Post-weaning diarrhoea (PWD) is a multifactorial disease of newly-weaned piglets that occurs in the first two weeks after weaning. PWD causes growth retardation and increased mortality, resulting in reduced animal welfare and economical damage. The main causative agent of PWD is enterotoxigenic Escherichia coli
expressing F4 fimbriae (F4+ E. coli
).Intervention measures for F4+ E. coli can be aimed at preventing diarrhoea or at preventing transmission and should be evaluated in challenge or transmission studies.In this thesis, transmission of F4+ E. coli was studied and quantified. Factors affecting the population dynamics of this bacterium were investigated in individual piglets and at population level. Special interest was taken in the F4 receptor (F4R), a specific adhesion site for F4+ E. coli in the small intestine. Not all pigs express F4R; pigs with adhesive (F4R+) and non-adhesive brush borders (F4R-) can be distinguished by in vitro adhesion tests.

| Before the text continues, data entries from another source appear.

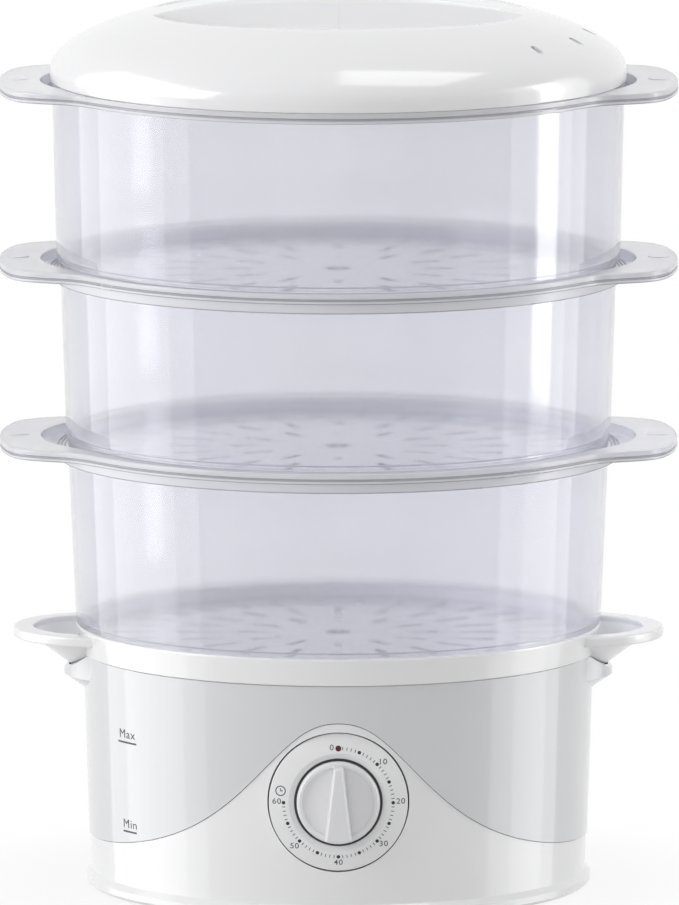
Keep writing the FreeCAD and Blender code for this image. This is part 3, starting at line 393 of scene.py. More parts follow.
def metalMaterial(name, look):
    material, *_, shader = coveredMaterial(name, look, brushedMetal, "Lines")
    setInputs(shader, {"Metallic": 1.0})
    return material


def clearMaterial(name, look):
    # lamps shine straight through it, so what it holds is lit
    material, nodes, links, shader = coveredMaterial(name, look, mouldedSkin, "Tooth")
    setInputs(shader, {"Transmission Weight": look["clearness"], "IOR": look["ior"]})
    through = addNode(nodes, "BsdfTransparent", {"Color": sharedLook["lightThrough"]})
    shadow = addNode(nodes, "LightPath").outputs["Is Shadow Ray"]
    whole = blend(nodes, links, shadow, shader.outputs["BSDF"], through.outputs["BSDF"])
    links.new(whole, nodes["Material Output"].inputs["Surface"])
    return material


materials = {name: plasticMaterial(name + "Finish", look) for name, look in finishes.items()}
materials.update({name: metalMaterial(name + "Finish", look) for name, look in metals.items()})
materials["clear_plastic"] = clearMaterial("clearWallFinish", clearFinishes["wall"])
frostedRim = clearMaterial("frostedRimFinish", clearFinishes["rim"])
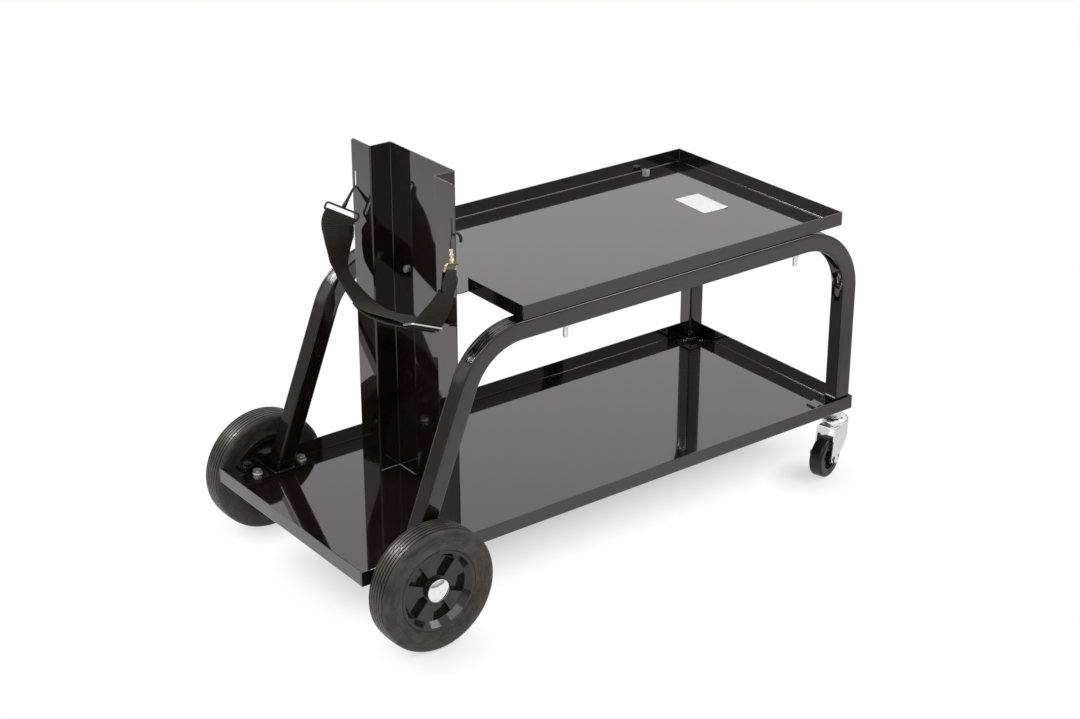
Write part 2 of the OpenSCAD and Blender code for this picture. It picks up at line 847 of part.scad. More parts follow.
module strap_ring(side) {
    color(side > 0 ? black_wire : brass) at_ring(side) wire_loop(ring_w, ring_h, ring_corner_r);
}

// The webbing's route: middle of the strap, then how its width is turned and tipped, in degrees.
// A turn of 0 leaves the width along Y and 90 lays it along X; the tip raises the leading edge.
strap_route = [
    [[-302.9, 131, 548.1], 49.7, -22.4],
    [[-306, 132.2, 521], 75, -21.5],
    [[-309, 128.5, 493], 102, -25.5],
    [[-311, 122, 467.5], 115, -25.5],
    [[-312, 94.5, 449.5], 113, -21.5],
    [[-312, 55, 434], 112, -13],
    [[-312, 23, 431], 102, -15.5],
    [[-312, -11, 436], 103, -16],
    [[-312, -50, 443.5], 98, -14],
    [[-312, -92, 447.5], 82, -18],
    [[-310.5, -116, 458], 82, -20],
    [[-307.5, -136, 484.5], 92, -15],
    [[-304, -148, 508.5], 112, -18],
    [[-301.5, -156.5, 527.5], 124, -25],
    [[-299.8, -158.2, 545.9], 126.7, -20.4]
];
strap_steps = 6;

// A smooth curve from b to c, with a and d the points either side of them
function cubic(a, b, c, d, t) =
    b + t * ((c - a) / 2 + t * (a - 2.5 * b + 2 * c - d / 2 + t * (1.5 * (b - c) + (d - a) / 2)));
function route_at(k, u) = let (n = len(strap_route) - 1, i = min(floor(u), n - 1))
    cubic(strap_route[max(i - 1, 0)][k], strap_route[i][k], strap_route[i + 1][k],
        strap_route[min(i + 2, n)][k], u - i);
function unit(v) = v / norm(v);
function strap_width_at(u) = let (a = route_at(1, u), b = route_at(2, u))
    [sin(a) * cos(b), -cos(a) * cos(b), sin(b)];

// The webbing's four corners: square to its run, except at the ends, which lie along the rings' bars
function strap_ring_points(u) = let (
    p = route_at(0, u),
    n = len(strap_route) - 1,
    run = unit(route_at(0, min(u + 0.01, n)) - route_at(0, max(u - 0.01, 0))),
    w0 = strap_width_at(u),
    w = unit(w0 - min(1, u, n - u) * (w0 * run) * run) * webbing_w / 2,
    t = unit(cross(run, w)) * webbing_t / 2
) [p + w + t, p - w + t, p - w - t, p + w - t];

module strap_webbing() {
    rings = strap_steps * (len(strap_route) - 1);
    points = [for (i = [0:rings]) each strap_ring_points(i / strap_steps)];
    sides = [for (i = [0:rings - 1], j = [0:3]) let (k = (j + 1) % 4)
        each [[4 * i + j, 4 * i + k, 4 * i + 4 + k], [4 * i + j, 4 * i + 4 + k, 4 * i + 4 + j]]];
    last = 4 * rings;
    color([0.13, 0.13, 0.11])
        polyhedron(points, concat(sides, [[3, 2, 1, 0], [last, last + 1, last + 2, last + 3]]));
}

// A flat steel slide under the webbing, where it turns up to the right hook
module strap_buckle() {
    slide_t = 2.5;
    at = 9.5;
    p = route_at(0, at);
    w = unit(strap_width_at(at));
    run = unit(route_at(0, at + 0.4) - route_at(0, at - 0.4));
    up = unit(cross(run, w));
    v = cross(up, run);
    lift = -webbing_t / 2 - 2 - slide_t;
    color(zinc) multmatrix([
        [v[0], run[0], up[0], p[0] + up[0] * lift],
        [v[1], run[1], up[1], p[1] + up[1] * lift],
        [v[2], run[2], up[2], p[2] + up[2] * lift],
        [0, 0, 0, 1]
    ]) linear_extrude(slide_t) difference() {
        round_rect(57, 26, 3);
        for (s = SIDES)
            translate([0, s * 6]) square([51, 7], center = true);
    }
}

base_tray();
upper_tray();
bottle_support();
side_frame(1);  // side_frame_left
side_frame(-1);  // side_frame_right
rear_foot_plate(1);  // rear_foot_plate_left
rear_foot_plate(-1);  // rear_foot_plate_right
front_foot_plate(1);  // front_foot_plate_left
front_foot_plate(-1);  // front_foot_plate_right
rear_axle();
axle_bracket(1);  // axle_bracket_left
axle_bracket(-1);  // axle_bracket_right
axle_spacers();
axle_washers();
axle_caps();
rear_tyre(1);  // rear_tyre_left
rear_tyre(-1);  // rear_tyre_right
rear_rim(1);  // rear_rim_left
rear_rim(-1);  // rear_rim_right
rear_bush(1);  // rear_bush_left
rear_bush(-1);  // rear_bush_right
caster_studs();
caster_bells();
caster_balls(1);  // caster_balls_left
caster_balls(-1);  // caster_balls_right
caster_fork(1);  // caster_fork_left
caster_fork(-1);  // caster_fork_right
caster_tyre(1);  // caster_tyre_left
caster_tyre(-1);  // caster_tyre_right
caster_core(1);  // caster_core_left
caster_core(-1);  // caster_core_right
caster_bush(1);  // caster_bush_left
caster_bush(-1);  // caster_bush_right
caster_bolt(1);  // caster_bolt_left
caster_bolt(-1);  // caster_bolt_right
caster_nut(1);  // caster_nut_left
caster_nut(-1);  // caster_nut_right
stud_nuts();
stud_jam_nuts();
stud_washers();
rear_foot_bolts();
rear_foot_washers();
rear_foot_nuts();
tray_bolts();
tray_nuts();
support_bolts();
support_nuts();
support_foot_bolts();
support_foot_nuts();
front_foot_bolts();
front_foot_nuts();
strap_webbing();
strap_buckle();
strap_ring(1);  // strap_ring_left
strap_ring(-1);  // strap_ring_right
strap_hook(1);  // strap_hook_left
strap_hook(-1);  // strap_hook_right
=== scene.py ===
"""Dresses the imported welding-machine cart: finishes, tube bends, webbing, hooks, welds, label and studio."""
import json
import math

import bpy
import numpy as np
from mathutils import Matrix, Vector


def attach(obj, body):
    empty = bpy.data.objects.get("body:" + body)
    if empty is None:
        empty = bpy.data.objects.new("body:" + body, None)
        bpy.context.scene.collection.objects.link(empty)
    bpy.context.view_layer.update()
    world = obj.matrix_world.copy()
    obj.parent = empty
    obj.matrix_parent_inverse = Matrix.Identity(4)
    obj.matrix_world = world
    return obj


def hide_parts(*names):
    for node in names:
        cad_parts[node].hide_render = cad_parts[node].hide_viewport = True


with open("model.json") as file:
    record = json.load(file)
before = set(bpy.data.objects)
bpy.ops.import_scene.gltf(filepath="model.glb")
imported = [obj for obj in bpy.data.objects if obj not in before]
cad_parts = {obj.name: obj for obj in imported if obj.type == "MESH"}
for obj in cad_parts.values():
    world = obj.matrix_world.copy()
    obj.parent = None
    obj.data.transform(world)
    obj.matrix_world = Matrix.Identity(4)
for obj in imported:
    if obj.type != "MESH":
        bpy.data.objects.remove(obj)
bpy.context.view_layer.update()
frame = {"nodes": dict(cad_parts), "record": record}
MM = 0.001
SIDES = ((1, "left"), (-1, "right"))


# ------------------------------------------------------------------ node helpers

# The Mix node's colour sockets share their names with others, so they go by number
MIX_COLOUR_INPUTS = (6, 7)
MIX_COLOUR_OUTPUT = 2


def new_material(name):
    """A new node material, with its tree and its Principled BSDF."""
    material = bpy.data.materials.new(name)
    material.use_nodes = True
    tree = material.node_tree
    return material, tree, tree.nodes["Principled BSDF"]


def add(tree, kind, **settings):
    """Adds a node and sets its own settings."""
    node = tree.nodes.new(kind)
    for key, value in settings.items():
        setattr(node, key, value)
    return node


def link(tree, source, target):
    tree.links.new(source, target)


def object_coords(tree):
    """Coordinates in the cart's frame at rest, in metres."""
    return add(tree, "ShaderNodeTexCoord").outputs["Object"]


def noise(tree, vector, scale, detail, roughness=0.5):
    """Noise with about so many features to each unit of the vector."""
    node = add(tree, "ShaderNodeTexNoise")
    for socket, value in (("Scale", scale), ("Detail", detail), ("Roughness", roughness)):
        node.inputs[socket].default_value = value
    link(tree, vector, node.inputs["Vector"])
    return node.outputs["Fac"]


def remap(tree, value, low, high, to_low=0.0, to_high=1.0):
    """Carries the range low to high over to another, and holds a value that lies beyond it."""
    node = add(tree, "ShaderNodeMapRange")
    for key, number in zip(("From Min", "From Max", "To Min", "To Max"), (low, high, to_low, to_high)):
        node.inputs[key].default_value = number
    link(tree, value, node.inputs["Value"])
    return node.outputs["Result"]


def math_node(tree, operation, a, b=None):
    """An operation on one or two values, each a number or a socket."""
    node = add(tree, "ShaderNodeMath", operation=operation)
    for socket, value in zip(node.inputs, (a, b)):
        if value is None:
            continue
        if isinstance(value, (int, float)):
            socket.default_value = value
        else:
            link(tree, value, socket)
    return node.outputs[0]


def plus(tree, a, b):
    return math_node(tree, "ADD", a, b)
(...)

The set up and analysis of transmission experiments with F4+ E. coli are described in this thesis and a definition of the infectious state based on the shedding patterns of individual animals was developed. No indication was found that reinfection affected the population dynamics of F4+ E. coli .
F4R+ piglets were found to be more susceptible to become infectious than F4R- piglets. It was concluded that the F4R status of the pig has a strong effect on the population dynamics of F4+ E. coli . The F4R status should therefore be used as a co-variate in the statistical analysis of F4 + E. coli intervention studies, both in challenge and transmission studies.The level of transmission is mainly dependent on the fraction of F4R+ piglets in the population.By reducing the fraction of F4R+ piglets in the population to <0.09 large outbreaks of F4+ E. coli will be prevented.
The heterogeneity in susceptibility may serve as a point of departure to control F4+ E. coli by selective breeding for F4R- pigs. With a simple discrete model, it was illustrated that selective breeding for F4R- piglets by using F4R- boars, is an effective way to reduce the fraction of F4R+ piglets in the population, given the presence of a sensitive F4R status test.